═══ Entries supplied

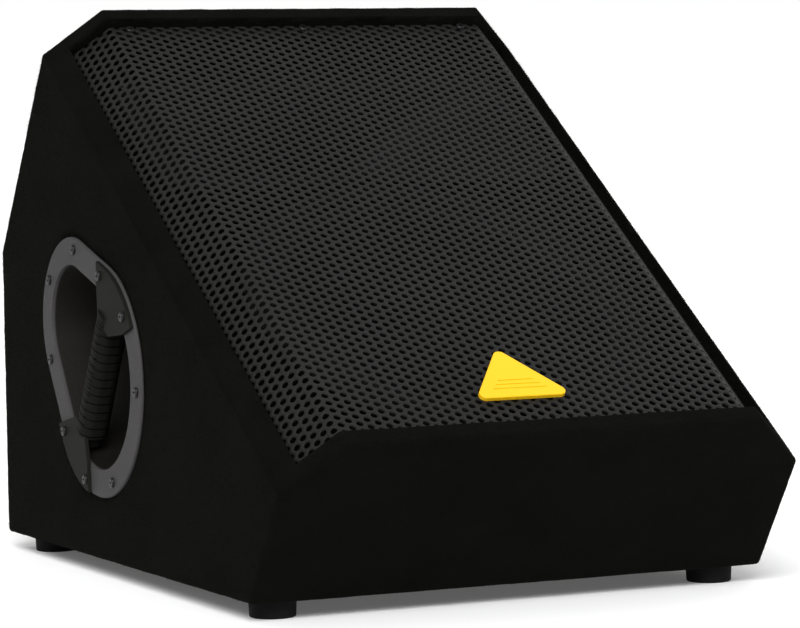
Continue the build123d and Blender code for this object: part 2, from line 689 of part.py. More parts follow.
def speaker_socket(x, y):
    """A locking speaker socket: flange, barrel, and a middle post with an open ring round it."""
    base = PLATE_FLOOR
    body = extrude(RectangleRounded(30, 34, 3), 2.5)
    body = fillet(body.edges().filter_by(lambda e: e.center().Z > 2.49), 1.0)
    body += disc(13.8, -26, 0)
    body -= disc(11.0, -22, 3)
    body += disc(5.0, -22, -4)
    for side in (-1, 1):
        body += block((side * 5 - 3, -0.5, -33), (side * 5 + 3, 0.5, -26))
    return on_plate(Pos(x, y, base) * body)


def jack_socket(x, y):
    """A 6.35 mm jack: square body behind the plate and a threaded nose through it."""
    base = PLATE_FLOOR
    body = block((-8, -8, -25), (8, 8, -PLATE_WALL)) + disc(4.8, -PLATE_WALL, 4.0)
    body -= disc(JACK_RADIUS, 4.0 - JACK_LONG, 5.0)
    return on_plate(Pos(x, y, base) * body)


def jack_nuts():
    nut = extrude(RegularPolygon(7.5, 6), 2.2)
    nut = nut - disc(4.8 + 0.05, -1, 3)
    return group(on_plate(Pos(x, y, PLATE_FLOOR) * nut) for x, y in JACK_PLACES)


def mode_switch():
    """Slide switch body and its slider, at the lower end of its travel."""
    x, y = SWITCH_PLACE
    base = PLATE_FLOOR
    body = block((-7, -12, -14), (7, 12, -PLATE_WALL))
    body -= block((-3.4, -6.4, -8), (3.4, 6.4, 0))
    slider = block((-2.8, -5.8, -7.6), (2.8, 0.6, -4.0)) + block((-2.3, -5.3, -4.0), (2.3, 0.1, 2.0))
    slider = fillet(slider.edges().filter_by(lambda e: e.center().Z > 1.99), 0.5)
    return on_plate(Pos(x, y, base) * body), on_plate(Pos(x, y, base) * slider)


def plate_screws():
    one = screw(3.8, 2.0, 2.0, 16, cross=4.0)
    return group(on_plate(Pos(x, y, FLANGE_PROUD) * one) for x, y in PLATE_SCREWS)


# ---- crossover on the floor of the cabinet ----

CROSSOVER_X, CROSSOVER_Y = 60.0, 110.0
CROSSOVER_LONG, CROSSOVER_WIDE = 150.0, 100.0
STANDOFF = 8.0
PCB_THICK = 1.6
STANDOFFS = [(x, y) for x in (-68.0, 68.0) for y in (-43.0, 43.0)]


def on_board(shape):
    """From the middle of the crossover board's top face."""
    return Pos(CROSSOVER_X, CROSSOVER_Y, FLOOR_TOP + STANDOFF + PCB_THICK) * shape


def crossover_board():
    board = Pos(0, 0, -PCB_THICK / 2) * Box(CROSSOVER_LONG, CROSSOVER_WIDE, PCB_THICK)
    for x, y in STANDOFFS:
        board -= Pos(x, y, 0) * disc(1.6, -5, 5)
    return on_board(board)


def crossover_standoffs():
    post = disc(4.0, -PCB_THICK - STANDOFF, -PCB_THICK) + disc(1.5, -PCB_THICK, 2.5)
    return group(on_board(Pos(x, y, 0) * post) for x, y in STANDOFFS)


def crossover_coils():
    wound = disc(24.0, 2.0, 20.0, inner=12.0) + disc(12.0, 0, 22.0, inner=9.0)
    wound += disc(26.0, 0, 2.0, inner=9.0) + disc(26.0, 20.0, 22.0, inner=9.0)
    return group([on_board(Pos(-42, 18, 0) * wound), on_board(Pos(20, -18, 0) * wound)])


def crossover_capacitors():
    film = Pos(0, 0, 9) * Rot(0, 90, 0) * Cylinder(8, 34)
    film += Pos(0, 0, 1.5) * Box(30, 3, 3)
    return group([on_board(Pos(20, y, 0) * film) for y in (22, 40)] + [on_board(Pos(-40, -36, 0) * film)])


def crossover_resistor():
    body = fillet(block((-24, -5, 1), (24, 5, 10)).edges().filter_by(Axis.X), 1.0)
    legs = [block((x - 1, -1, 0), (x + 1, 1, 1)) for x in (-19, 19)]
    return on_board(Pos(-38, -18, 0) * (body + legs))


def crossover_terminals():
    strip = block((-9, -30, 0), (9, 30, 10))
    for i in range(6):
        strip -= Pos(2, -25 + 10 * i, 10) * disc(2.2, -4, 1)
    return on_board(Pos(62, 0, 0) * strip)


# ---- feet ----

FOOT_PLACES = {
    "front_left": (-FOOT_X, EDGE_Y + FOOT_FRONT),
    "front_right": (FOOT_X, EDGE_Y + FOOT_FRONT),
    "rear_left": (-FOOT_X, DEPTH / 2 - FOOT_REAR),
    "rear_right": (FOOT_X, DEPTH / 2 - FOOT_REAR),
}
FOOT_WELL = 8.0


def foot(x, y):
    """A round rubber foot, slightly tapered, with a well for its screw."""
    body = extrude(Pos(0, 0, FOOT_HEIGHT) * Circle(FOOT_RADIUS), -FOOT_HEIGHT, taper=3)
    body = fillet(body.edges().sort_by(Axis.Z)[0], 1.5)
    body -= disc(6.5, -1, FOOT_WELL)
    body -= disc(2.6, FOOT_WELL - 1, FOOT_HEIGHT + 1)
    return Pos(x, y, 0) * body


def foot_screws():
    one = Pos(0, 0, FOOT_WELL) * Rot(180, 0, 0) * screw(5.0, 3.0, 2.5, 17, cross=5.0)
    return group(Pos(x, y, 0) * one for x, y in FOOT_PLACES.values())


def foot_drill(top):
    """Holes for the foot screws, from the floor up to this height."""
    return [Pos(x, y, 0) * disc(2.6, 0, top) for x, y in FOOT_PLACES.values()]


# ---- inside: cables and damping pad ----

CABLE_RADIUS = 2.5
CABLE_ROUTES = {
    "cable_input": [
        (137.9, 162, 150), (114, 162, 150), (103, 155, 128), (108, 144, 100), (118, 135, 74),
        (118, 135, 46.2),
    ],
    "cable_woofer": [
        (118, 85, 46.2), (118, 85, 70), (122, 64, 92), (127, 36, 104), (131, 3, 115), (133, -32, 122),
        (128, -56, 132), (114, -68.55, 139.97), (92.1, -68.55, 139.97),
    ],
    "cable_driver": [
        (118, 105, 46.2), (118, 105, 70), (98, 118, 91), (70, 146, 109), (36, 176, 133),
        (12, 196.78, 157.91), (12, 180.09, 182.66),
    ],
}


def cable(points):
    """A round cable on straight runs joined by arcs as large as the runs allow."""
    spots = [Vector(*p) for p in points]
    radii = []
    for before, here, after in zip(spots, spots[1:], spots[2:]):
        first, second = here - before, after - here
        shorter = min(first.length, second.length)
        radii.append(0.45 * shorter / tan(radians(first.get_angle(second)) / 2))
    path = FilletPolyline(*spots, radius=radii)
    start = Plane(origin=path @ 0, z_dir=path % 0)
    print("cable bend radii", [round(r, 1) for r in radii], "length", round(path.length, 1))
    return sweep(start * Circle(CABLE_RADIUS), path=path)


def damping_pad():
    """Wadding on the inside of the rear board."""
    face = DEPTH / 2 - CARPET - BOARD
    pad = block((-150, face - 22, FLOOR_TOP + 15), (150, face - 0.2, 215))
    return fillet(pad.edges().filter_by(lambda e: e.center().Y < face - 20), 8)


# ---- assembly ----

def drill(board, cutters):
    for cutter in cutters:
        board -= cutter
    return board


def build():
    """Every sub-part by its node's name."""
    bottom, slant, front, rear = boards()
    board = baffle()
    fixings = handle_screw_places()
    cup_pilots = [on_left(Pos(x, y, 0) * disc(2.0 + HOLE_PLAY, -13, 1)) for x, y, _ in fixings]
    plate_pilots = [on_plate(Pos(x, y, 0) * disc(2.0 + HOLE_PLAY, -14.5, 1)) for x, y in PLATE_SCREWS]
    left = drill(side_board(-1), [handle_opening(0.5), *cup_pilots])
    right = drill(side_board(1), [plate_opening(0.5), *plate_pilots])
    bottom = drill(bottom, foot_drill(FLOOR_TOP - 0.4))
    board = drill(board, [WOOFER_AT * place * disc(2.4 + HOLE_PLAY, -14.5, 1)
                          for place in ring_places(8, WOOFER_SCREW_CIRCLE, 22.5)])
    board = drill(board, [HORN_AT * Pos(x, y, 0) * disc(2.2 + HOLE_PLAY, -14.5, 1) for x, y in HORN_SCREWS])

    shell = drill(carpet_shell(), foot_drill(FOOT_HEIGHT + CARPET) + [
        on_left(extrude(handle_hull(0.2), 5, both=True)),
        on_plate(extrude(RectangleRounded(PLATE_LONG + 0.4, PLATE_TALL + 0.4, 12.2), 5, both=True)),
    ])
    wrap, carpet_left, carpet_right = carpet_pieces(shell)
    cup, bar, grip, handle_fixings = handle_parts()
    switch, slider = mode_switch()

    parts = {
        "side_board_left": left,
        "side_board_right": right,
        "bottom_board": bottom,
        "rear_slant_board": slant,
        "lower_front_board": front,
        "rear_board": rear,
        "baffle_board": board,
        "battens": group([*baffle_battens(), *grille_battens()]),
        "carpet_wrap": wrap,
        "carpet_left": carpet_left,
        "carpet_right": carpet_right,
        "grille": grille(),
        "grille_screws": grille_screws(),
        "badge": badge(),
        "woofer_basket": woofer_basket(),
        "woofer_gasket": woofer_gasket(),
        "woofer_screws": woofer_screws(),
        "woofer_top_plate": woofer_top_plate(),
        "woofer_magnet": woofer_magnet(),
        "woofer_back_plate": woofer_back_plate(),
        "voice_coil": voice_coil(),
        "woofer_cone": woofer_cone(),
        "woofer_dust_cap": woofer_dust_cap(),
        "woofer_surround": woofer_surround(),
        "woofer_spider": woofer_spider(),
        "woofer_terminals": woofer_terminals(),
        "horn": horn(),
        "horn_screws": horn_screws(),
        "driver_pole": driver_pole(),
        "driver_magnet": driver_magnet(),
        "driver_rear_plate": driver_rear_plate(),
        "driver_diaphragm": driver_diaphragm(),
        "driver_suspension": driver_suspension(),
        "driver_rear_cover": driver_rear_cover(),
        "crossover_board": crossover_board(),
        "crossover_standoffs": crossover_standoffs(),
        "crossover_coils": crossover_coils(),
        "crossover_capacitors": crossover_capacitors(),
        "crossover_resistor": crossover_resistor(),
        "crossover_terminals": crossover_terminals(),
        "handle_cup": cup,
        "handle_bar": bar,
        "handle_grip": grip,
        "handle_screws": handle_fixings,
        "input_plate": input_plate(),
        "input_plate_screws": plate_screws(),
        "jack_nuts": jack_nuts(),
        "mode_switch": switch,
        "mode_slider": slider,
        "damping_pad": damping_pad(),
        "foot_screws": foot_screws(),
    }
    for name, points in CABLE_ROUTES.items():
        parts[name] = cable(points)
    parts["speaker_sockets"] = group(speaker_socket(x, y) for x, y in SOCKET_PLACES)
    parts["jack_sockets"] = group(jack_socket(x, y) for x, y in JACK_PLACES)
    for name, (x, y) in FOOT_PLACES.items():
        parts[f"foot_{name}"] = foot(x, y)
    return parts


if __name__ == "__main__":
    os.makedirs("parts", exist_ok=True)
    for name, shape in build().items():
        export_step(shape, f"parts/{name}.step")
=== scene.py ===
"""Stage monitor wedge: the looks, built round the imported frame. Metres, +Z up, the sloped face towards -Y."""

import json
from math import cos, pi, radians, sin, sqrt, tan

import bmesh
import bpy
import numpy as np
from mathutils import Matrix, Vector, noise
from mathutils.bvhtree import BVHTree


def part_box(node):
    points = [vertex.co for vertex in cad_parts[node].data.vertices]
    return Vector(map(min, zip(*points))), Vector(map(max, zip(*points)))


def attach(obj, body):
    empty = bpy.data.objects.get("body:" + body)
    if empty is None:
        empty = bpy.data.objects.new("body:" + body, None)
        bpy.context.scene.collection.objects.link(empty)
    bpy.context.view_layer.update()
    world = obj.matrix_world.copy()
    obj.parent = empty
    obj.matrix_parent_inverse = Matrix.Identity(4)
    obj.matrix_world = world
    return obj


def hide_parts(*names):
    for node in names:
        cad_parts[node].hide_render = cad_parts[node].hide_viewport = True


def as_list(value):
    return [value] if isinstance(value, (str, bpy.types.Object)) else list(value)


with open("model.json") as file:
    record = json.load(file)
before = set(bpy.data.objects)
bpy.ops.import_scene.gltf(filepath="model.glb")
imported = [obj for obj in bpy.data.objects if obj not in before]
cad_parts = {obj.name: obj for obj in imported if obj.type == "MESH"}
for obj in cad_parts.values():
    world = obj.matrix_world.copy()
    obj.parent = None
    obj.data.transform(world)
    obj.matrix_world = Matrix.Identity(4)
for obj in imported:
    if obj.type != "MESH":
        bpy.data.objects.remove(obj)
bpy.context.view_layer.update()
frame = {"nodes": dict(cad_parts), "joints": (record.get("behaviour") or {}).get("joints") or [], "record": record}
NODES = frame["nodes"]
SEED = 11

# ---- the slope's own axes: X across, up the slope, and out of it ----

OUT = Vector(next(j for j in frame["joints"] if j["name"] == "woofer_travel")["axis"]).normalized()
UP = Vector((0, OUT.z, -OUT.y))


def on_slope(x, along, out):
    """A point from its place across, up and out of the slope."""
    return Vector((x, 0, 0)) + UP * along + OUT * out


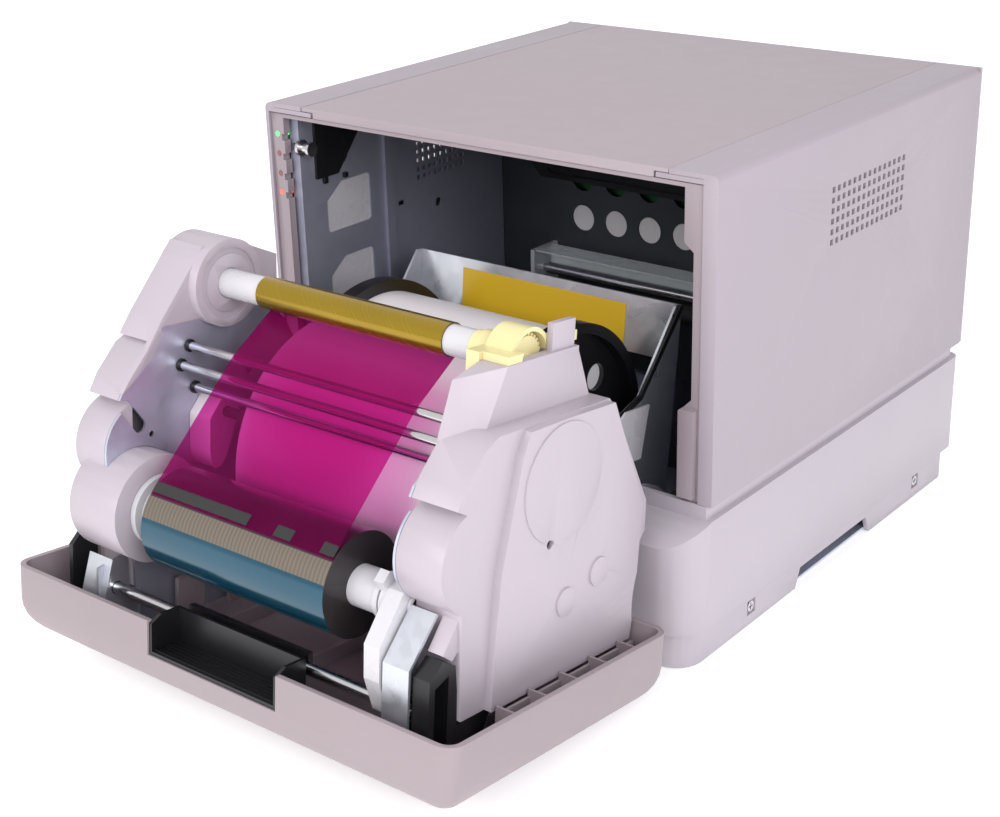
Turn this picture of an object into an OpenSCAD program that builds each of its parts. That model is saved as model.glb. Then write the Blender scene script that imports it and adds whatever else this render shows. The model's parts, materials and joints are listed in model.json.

══════

■ The problem
Write out exactly the lines running from the line containing "y in SOCKET_PLACES)" to the line containing "before = set(bpy.data.objects)", with both of those lines included.

■ Reply
    parts["speaker_sockets"] = group(speaker_socket(x, y) for x, y in SOCKET_PLACES)
    parts["jack_sockets"] = group(jack_socket(x, y) for x, y in JACK_PLACES)
    for name, (x, y) in FOOT_PLACES.items():
        parts[f"foot_{name}"] = foot(x, y)
    return parts


if __name__ == "__main__":
    os.makedirs("parts", exist_ok=True)
    for name, shape in build().items():
        export_step(shape, f"parts/{name}.step")
=== scene.py ===
"""Stage monitor wedge: the looks, built round the imported frame. Metres, +Z up, the sloped face towards -Y."""

import json
from math import cos, pi, radians, sin, sqrt, tan

import bmesh
import bpy
import numpy as np
from mathutils import Matrix, Vector, noise
from mathutils.bvhtree import BVHTree


def part_box(node):
    points = [vertex.co for vertex in cad_parts[node].data.vertices]
    return Vector(map(min, zip(*points))), Vector(map(max, zip(*points)))


def attach(obj, body):
    empty = bpy.data.objects.get("body:" + body)
    if empty is None:
        empty = bpy.data.objects.new("body:" + body, None)
        bpy.context.scene.collection.objects.link(empty)
    bpy.context.view_layer.update()
    world = obj.matrix_world.copy()
    obj.parent = empty
    obj.matrix_parent_inverse = Matrix.Identity(4)
    obj.matrix_world = world
    return obj


def hide_parts(*names):
    for node in names:
        cad_parts[node].hide_render = cad_parts[node].hide_viewport = True


def as_list(value):
    return [value] if isinstance(value, (str, bpy.types.Object)) else list(value)


with open("model.json") as file:
    record = json.load(file)
before = set(bpy.data.objects)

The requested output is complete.